#### WHAT YOU HAVE TO DO
Locate the line that contains "What bpy script". Print it and each following line through the end of the listing, verbatim, and nothing more.

** begin **

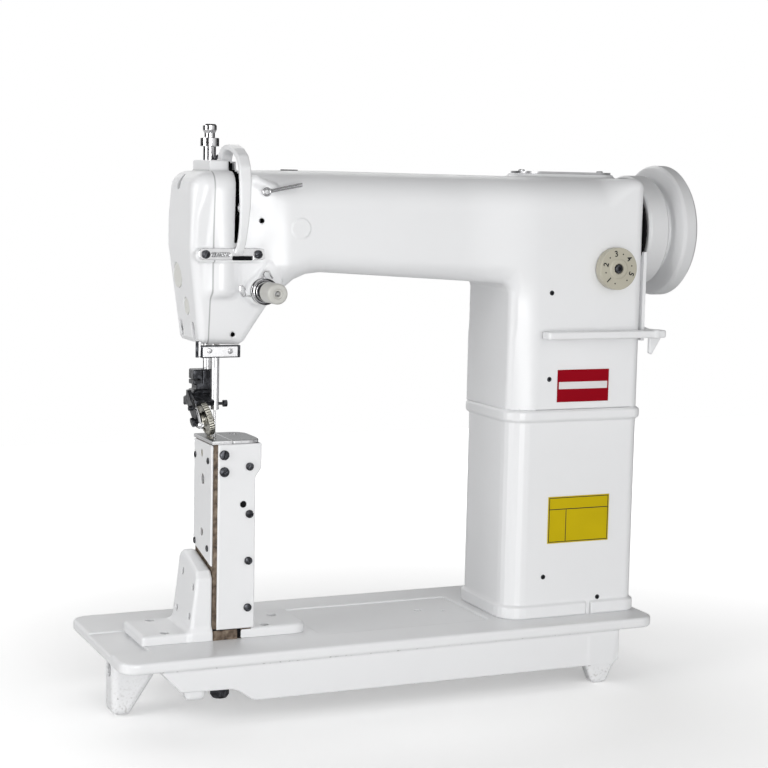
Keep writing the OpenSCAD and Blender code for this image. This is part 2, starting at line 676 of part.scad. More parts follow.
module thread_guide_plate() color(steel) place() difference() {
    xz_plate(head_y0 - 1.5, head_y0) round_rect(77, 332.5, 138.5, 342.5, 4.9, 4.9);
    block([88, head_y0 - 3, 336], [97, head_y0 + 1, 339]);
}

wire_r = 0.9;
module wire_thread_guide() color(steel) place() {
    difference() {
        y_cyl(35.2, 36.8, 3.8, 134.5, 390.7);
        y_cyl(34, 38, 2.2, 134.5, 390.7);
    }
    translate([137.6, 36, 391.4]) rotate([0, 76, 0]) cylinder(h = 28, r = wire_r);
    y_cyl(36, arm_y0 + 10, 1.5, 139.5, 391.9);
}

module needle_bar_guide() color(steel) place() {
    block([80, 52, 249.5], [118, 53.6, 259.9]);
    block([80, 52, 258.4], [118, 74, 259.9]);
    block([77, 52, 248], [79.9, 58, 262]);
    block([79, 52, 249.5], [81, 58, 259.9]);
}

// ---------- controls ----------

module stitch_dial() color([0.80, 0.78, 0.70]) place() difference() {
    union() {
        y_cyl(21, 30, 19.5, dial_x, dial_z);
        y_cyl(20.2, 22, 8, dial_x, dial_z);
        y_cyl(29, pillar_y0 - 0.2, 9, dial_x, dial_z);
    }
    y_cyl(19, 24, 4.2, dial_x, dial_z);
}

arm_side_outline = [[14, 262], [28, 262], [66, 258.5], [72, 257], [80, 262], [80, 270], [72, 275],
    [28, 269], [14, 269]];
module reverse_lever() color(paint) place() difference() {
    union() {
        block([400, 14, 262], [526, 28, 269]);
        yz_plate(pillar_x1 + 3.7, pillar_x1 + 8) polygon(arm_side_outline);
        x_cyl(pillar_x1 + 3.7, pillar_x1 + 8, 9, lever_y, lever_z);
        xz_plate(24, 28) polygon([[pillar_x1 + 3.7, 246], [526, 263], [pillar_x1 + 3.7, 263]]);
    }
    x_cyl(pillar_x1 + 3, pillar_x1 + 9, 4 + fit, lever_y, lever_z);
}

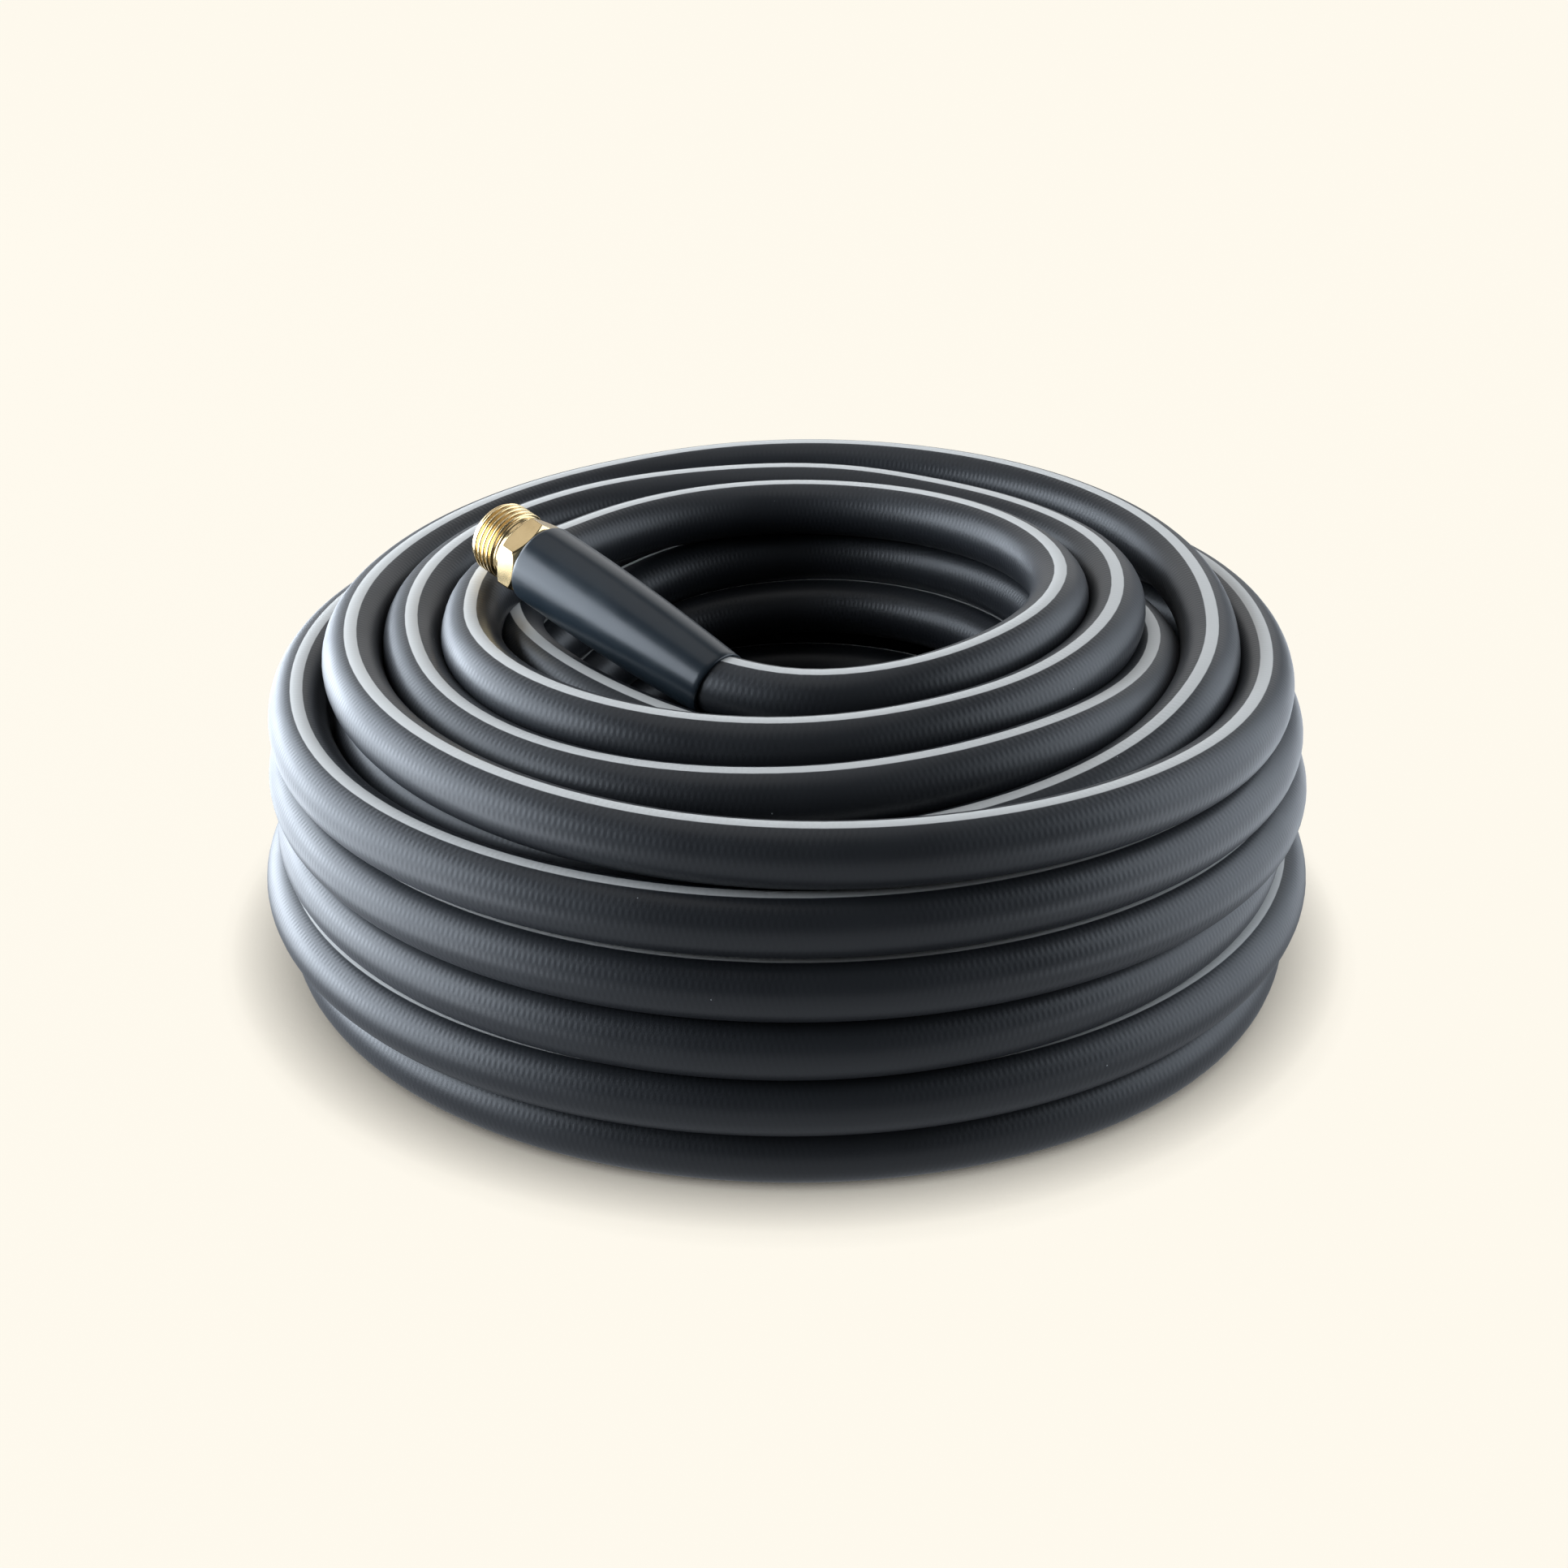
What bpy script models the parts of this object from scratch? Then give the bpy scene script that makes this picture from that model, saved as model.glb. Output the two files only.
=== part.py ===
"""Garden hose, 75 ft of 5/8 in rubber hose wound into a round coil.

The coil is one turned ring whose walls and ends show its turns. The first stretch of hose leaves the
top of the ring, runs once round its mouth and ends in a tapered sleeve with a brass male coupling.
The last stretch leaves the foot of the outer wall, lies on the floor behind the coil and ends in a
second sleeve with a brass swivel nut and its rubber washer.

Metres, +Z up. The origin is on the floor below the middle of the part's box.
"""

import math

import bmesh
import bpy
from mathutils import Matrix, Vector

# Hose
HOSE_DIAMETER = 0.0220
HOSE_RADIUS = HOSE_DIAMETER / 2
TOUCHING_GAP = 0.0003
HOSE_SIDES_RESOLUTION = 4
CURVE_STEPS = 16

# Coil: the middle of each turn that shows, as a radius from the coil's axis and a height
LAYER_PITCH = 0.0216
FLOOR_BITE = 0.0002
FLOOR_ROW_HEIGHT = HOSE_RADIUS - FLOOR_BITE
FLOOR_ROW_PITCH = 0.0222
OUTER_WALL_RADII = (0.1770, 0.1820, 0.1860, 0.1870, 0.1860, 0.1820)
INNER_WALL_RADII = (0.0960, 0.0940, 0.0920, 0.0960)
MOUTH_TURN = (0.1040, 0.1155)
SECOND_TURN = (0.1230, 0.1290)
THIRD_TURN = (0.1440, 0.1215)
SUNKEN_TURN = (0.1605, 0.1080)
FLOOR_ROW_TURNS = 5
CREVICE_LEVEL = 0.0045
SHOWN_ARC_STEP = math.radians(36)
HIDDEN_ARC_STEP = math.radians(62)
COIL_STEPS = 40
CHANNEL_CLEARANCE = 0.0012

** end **

#### FINISHED ANSWER
What bpy script models the parts of this object from scratch? Then give the bpy scene script that makes this picture from that model, saved as model.glb. Output the two files only.
=== part.py ===
"""Garden hose, 75 ft of 5/8 in rubber hose wound into a round coil.

The coil is one turned ring whose walls and ends show its turns. The first stretch of hose leaves the
top of the ring, runs once round its mouth and ends in a tapered sleeve with a brass male coupling.
The last stretch leaves the foot of the outer wall, lies on the floor behind the coil and ends in a
second sleeve with a brass swivel nut and its rubber washer.

Metres, +Z up. The origin is on the floor below the middle of the part's box.
"""

import math

import bmesh
import bpy
from mathutils import Matrix, Vector

# Hose
HOSE_DIAMETER = 0.0220
HOSE_RADIUS = HOSE_DIAMETER / 2
TOUCHING_GAP = 0.0003
HOSE_SIDES_RESOLUTION = 4
CURVE_STEPS = 16

# Coil: the middle of each turn that shows, as a radius from the coil's axis and a height
LAYER_PITCH = 0.0216
FLOOR_BITE = 0.0002
FLOOR_ROW_HEIGHT = HOSE_RADIUS - FLOOR_BITE
FLOOR_ROW_PITCH = 0.0222
OUTER_WALL_RADII = (0.1770, 0.1820, 0.1860, 0.1870, 0.1860, 0.1820)
INNER_WALL_RADII = (0.0960, 0.0940, 0.0920, 0.0960)
MOUTH_TURN = (0.1040, 0.1155)
SECOND_TURN = (0.1230, 0.1290)
THIRD_TURN = (0.1440, 0.1215)
SUNKEN_TURN = (0.1605, 0.1080)
FLOOR_ROW_TURNS = 5
CREVICE_LEVEL = 0.0045
SHOWN_ARC_STEP = math.radians(36)
HIDDEN_ARC_STEP = math.radians(62)
COIL_STEPS = 40
CHANNEL_CLEARANCE = 0.0012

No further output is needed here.